-- start --

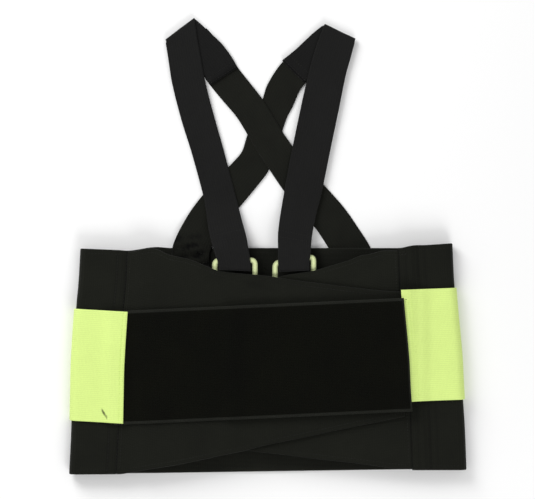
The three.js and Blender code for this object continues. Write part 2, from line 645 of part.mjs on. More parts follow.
// A front strap runs from its turned-back end round the loop, up the front, over the shoulder fold
// and down to the end of its tail
function frontStrap(side) {
  const FRONT_STEPS = 34;
  const FOLD_STEPS = 4;
  const TURN_BACK_STEPS = 9;
  const TAIL_STEPS = 7;
  const foot = footOf(side);
  const table = FRONT_STRAPS[side.name];
  const length = SHOULDER_RISE[side.name] - foot.y;
  const shoulderRadius = STRAP_STEP / 2;
  const lineAt = (up, lower = 0) => {
    const value = (column) => follow(table, 'up', column, up);
    const low = STRAP_WALL / 2 + STRAP_STEP * value('plies');
    const z = lerp(low, foot.z + FOOT_RADIUS, value('climb')) - lower;
    const middle = new THREE.Vector3(HALF_WIDTH * value('across'), foot.y + length * up, z);
    return acrossLine(middle, degToRad(value('turn')), STRAP_WIDTH * value('width'));
  };
  // Half turn at an end of the front ply, from the face towards the viewer to the one beneath
  const halfTurn = (up, radius, outward) => {
    const row = outward > 0 ? table[table.length - 1] : table[0];
    const turn = degToRad(row.turn);
    const out = new THREE.Vector3(-Math.sin(turn), Math.cos(turn), 0).multiplyScalar(outward);
    const edge = new THREE.Vector3(HALF_WIDTH * row.across, foot.y + length * up, 0);
    const centre = edge.addScaledVector(out, -(radius + STRAP_WALL / 2));
    const plies = STRAP_WALL / 2 + STRAP_STEP * row.plies;
    centre.z = outward > 0 ? plies - radius : foot.z;
    return Array.from({ length: FOLD_STEPS + 1 }, (_, step) => {
      const angle = (Math.PI * step) / FOLD_STEPS;
      const middle = centre.clone().addScaledVector(out, radius * Math.sin(angle));
      middle.z += radius * Math.cos(angle);
      return acrossLine(middle, turn, STRAP_WIDTH * row.width);
    });
  };
  // The turned-back ply keeps clear of the loop, then closes up under the front ply
  const clearOfLoop = LOOP_RISE[side.name].second + LOOP_WIDTH;
  const turnedBack = Array.from({ length: TURN_BACK_STEPS }, (_, step) => {
    const share = 1 - step / TURN_BACK_STEPS;
    const along = TURN_BACK * share;
    const closing = ease((along - clearOfLoop) / DRAPE);
    return lineAt(along / length, lerp(2 * FOOT_RADIUS, STRAP_STEP, closing));
  });
  const start = (FOOT_RADIUS + STRAP_WALL) / length;
  const end = 1 - (2 * STRAP_WALL) / length;
  const front = Array.from({ length: FRONT_STEPS + 1 }, (_, step) =>
    lineAt(lerp(start, end, (step + 1) / (FRONT_STEPS + 2))));
  const tailTable = STRAP_TAILS[side.name];
  const shoulder = table[table.length - 1];
  const tailZ = STRAP_WALL / 2 + STRAP_STEP * (shoulder.plies - 1);
  const tail = Array.from({ length: TAIL_STEPS }, (_, step) => {
    const value = (column) => follow(tailTable, 'along', column, (step + 1) / TAIL_STEPS);
    const middle = new THREE.Vector3(HALF_WIDTH * value('across'), foot.y + length * value('up'), tailZ);
    return acrossLine(middle, degToRad(value('turn')), STRAP_WIDTH * value('width'));
  });
  const footTurn = halfTurn(0, FOOT_RADIUS, -1).reverse();
  const shoulderTurn = halfTurn(1, shoulderRadius, 1);
  const grid = [...turnedBack, ...footTurn, ...front, ...shoulderTurn, ...tail].reverse();
  return piece(`suspender_front_${side.name}`, clothWall(grid, STRAP_WALL), COLOURS.webbing, 0.9);
}

function backStrap(side) {
  const grid = side.sign < 0 ? LEFT_BACK_GRID : backStrapGrid(side, BACK_STRAP_STEPS);
  const geometry = clothWall([...grid].reverse(), STRAP_WALL);
  return piece(`suspender_back_${side.name}`, geometry, COLOURS.webbing, 0.9);
}

// A loop comes out from behind the flap's edge on both sides of the strap's foot and passes
// through its fold
function strapLoop(side) {
  const STEPS = 30;
  const foot = footOf(side);
  const rise = LOOP_RISE[side.name];
  const underside = side.sign < 0 ? UNDERSIDES.flapLeft : UNDERSIDES.flapRight;
  const reach = foot.halfWidth + LOOP_CLEARANCE + LOOP_WIDTH / 2;
  const firstEdge = flapEdge(side, foot.x - reach, 'top');
  const secondEdge = flapEdge(side, foot.x + reach, 'top');
  const first = new THREE.Vector2(foot.x - reach, firstEdge + rise.first);
  const second = new THREE.Vector2(foot.x + reach, secondEdge + rise.second);
  const bar = second.clone().sub(first).setLength(LOOP_CORNER);
  const path = new THREE.Path();
  path.moveTo(first.x, firstEdge - LOOP_SEWN);
  path.lineTo(first.x, first.y - LOOP_CORNER);
  path.quadraticCurveTo(first.x, first.y, first.x + bar.x, first.y + bar.y);
  path.lineTo(second.x - bar.x, second.y - bar.y);
  path.quadraticCurveTo(second.x, second.y, second.x, second.y - LOOP_CORNER);
  path.lineTo(second.x, secondEdge - LOOP_SEWN);
  const points = path.getSpacedPoints(STEPS);
  const HIDDEN_MARGIN = 1.2;
  const CLIMB = 5;
  const grid = points.map((point, i) => {
    const ahead = points[Math.min(i + 1, STEPS)];
    const behind = points[Math.max(i - 1, 0)];
    const across = new THREE.Vector2(ahead.y - behind.y, behind.x - ahead.x).setLength(LOOP_WIDTH / 2);
    return [-1, 1].map((edge) => {
      const x = point.x + edge * across.x;
      const y = point.y + edge * across.y;
      const sewnZ = underside(x) - PLY_GAP - LOOP_WALL / 2;
      const out = y - flapEdge(side, x, 'top') - HIDDEN_MARGIN;
      return new THREE.Vector3(x, y, lerp(sewnZ, foot.z, ease(out / CLIMB)));
    });
  });
  return piece(`strap_loop_${side.name}`, clothWall(grid.reverse(), LOOP_WALL), COLOURS.lime, 0.8);
}

const { left, right } = SIDES;
const body = new THREE.Group();
body.add(backPanel(), sidePanel(left), sidePanel(right), frontFlap(left), frontFlap(right));
const closure = new THREE.Group();
closure.add(sidePull(left), sidePull(right), ...closureTabs());
const suspenders = new THREE.Group();
suspenders.add(frontStrap(left), frontStrap(right), backStrap(left), backStrap(right));
suspenders.add(strapLoop(left), strapLoop(right));

// The origin is on the surface, under the middle of the whole part
const belt = new THREE.Group();
belt.add(body, closure, suspenders);
const extent = new THREE.Box3().setFromObject(belt);
const centre = extent.getCenter(new THREE.Vector3());
belt.position.set(-centre.x, -centre.y, -extent.min.z);

export default belt;
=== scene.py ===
"""Lumbar lifting belt with suspenders: fabric pieces, stitching and stage."""

import math
from typing import NamedTuple

import bmesh
import bpy
import numpy as np
from bpy.props import FloatProperty, FloatVectorProperty, PointerProperty
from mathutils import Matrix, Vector, noise


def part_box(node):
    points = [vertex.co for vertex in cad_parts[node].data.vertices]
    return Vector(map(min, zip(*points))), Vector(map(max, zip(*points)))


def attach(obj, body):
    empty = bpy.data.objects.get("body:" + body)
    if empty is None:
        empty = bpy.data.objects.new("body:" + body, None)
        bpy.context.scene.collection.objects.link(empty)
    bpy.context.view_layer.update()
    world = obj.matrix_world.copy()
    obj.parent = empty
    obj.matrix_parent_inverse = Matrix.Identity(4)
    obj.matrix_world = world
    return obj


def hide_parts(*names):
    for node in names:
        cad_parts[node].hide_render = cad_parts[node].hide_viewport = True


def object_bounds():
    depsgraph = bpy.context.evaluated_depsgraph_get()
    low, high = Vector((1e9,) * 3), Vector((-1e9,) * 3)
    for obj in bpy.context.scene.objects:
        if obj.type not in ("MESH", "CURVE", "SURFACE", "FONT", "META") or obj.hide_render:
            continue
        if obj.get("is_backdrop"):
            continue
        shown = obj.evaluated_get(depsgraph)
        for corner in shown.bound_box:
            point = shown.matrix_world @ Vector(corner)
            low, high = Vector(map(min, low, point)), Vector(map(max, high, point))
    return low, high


bl_info = {
    "name": "Lumbar Lifting Belt",
    "version": (1, 0, 0),
    "blender": (4, 5, 0),
    "location": "3D View > Sidebar > Belt",
    "description": "Fabric pieces, stitching and stage for a lumbar lifting belt with suspenders",
    "category": "Object",
}

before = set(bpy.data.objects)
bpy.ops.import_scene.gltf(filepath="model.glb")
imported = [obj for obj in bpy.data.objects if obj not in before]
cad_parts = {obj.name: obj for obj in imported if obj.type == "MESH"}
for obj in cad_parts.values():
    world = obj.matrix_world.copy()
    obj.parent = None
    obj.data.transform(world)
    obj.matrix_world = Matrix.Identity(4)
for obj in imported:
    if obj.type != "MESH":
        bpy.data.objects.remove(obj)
CAD_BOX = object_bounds()
MM = 0.001

# Sizes of the belt in millimetres, the same as those of the frame
BELT_HEIGHT = 228
HALF_WIDTH = 200
PANEL_WALL = 2.4
HOLLOW = 8
FRONT_SWELL = 2
PLY_GAP = 0.42
SIDE_PANEL_FRONT = {"left": 48, "right": 55}
SIDE_PANEL_BACK = 46
FLAP_REACH = {"left": 137, "right": 122}
BAND_WALL = 1.6
BAND_HEIGHT = 112.5
BAND_BACK = 110
BAND_FRONT = {"left": 52.5, "right": 54.5}
BAND_DROP = {"left": 61, "right": 40}
BAND_TILT = {"left": -3.2, "right": 2}
TAB_WALL = 2.2
TAB_HEIGHT = 114
TAB_TILT = 2.66
TAB_LAP = 9
TAB_OVERLAP = 2
UNDER_TAB_HEIGHT = 100
UNDER_TAB_REACH = 32
UNDER_TAB_RAISE = 4
STRAP_WALL = 1.5
STRAP_WIDTH = 38
SHOULDER_RISE = {"left": 221, "right": 218.5}
SEWN_DEPTH = 20
FOOT_CLEARANCE = 2.5
TURN_BACK = 42
LOOP_WIDTH = 5.5
LOOP_WALL = 2
LOOP_CORNER = 4.5
LOOP_CLEARANCE = 1.2
LOOP_SEWN = 6
LOOP_RISE = {"left": (9, 14.5), "right": (15, 14)}
DRAPE = 12
DRAPE_MARGIN = 4

# Outline of the flattened belt, as shares of half the width and of the height
BELT_EDGES = {
    "across": (-1, -0.75, -0.71, -0.56, -0.48, 0, 0.66, 0.73, 0.8, 0.94),
    "top": (0, -0.009, -0.0115, 0.0044, 0, 0, 0, 0.0115, 0.0135, 0.022),
    "bottom": (0.002, 0.0035, 0.004, 0.005, 0.006, 0.0125, 0.021, 0.0215, 0.0215, 0.0215),
}
SIDE_FOLDS = {
    "down": (0, 0.14, 0.25, 0.5, 0.65, 0.8, 1),
    "left": (0.943, 0.952, 0.963, 0.981, 0.985, 0.989, 1),
    "right": (0.929, 0.936, 0.944, 0.97, 0.979, 0.991, 1),
}
FLAP_EDGES = {
    "left": {
        "across": (-0.733, -0.592, -0.4915, -0.391, -0.3005, -0.245, -0.14, -0.014, 0.112,
                   0.413, 0.564, 0.689),
        "top": (0.008, 0.003, 0.031, 0.0505, 0.083, 0.1018, 0.113, 0.1228, 0.1404,
                0.1754, 0.1908, 0.1974),
        "bottom": (1, 0.978, 0.966, 0.95, 0.934, 0.923, 0.906, 0.879, 0.858,
                   0.804, 0.779, 0.758),
    },
    "right": {
        "across": (-0.642, -0.275, -0.064, 0.086, 0.162, 0.227, 0.313, 0.413, 0.463,
                   0.514, 0.589, 0.689),
        "top": (0.2035, 0.1775, 0.1575, 0.122, 0.111, 0.102, 0.08, 0.0533, 0.0345,
                0.0265, 0.011, 0.011),
        "bottom": (0.819, 0.879, 0.906, 0.924, 0.933, 0.941, 0.951, 0.962, 0.968,
                   0.975, 0.985, 0.9955),
    },
}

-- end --

Problem details:
Reproduce the lines exactly, from the line that contains "the whole part" through the line that contains "if empty is", and nothing more.

Final result:
// The origin is on the surface, under the middle of the whole part
const belt = new THREE.Group();
belt.add(body, closure, suspenders);
const extent = new THREE.Box3().setFromObject(belt);
const centre = extent.getCenter(new THREE.Vector3());
belt.position.set(-centre.x, -centre.y, -extent.min.z);

export default belt;
=== scene.py ===
"""Lumbar lifting belt with suspenders: fabric pieces, stitching and stage."""

import math
from typing import NamedTuple

import bmesh
import bpy
import numpy as np
from bpy.props import FloatProperty, FloatVectorProperty, PointerProperty
from mathutils import Matrix, Vector, noise


def part_box(node):
    points = [vertex.co for vertex in cad_parts[node].data.vertices]
    return Vector(map(min, zip(*points))), Vector(map(max, zip(*points)))


def attach(obj, body):
    empty = bpy.data.objects.get("body:" + body)
    if empty is None:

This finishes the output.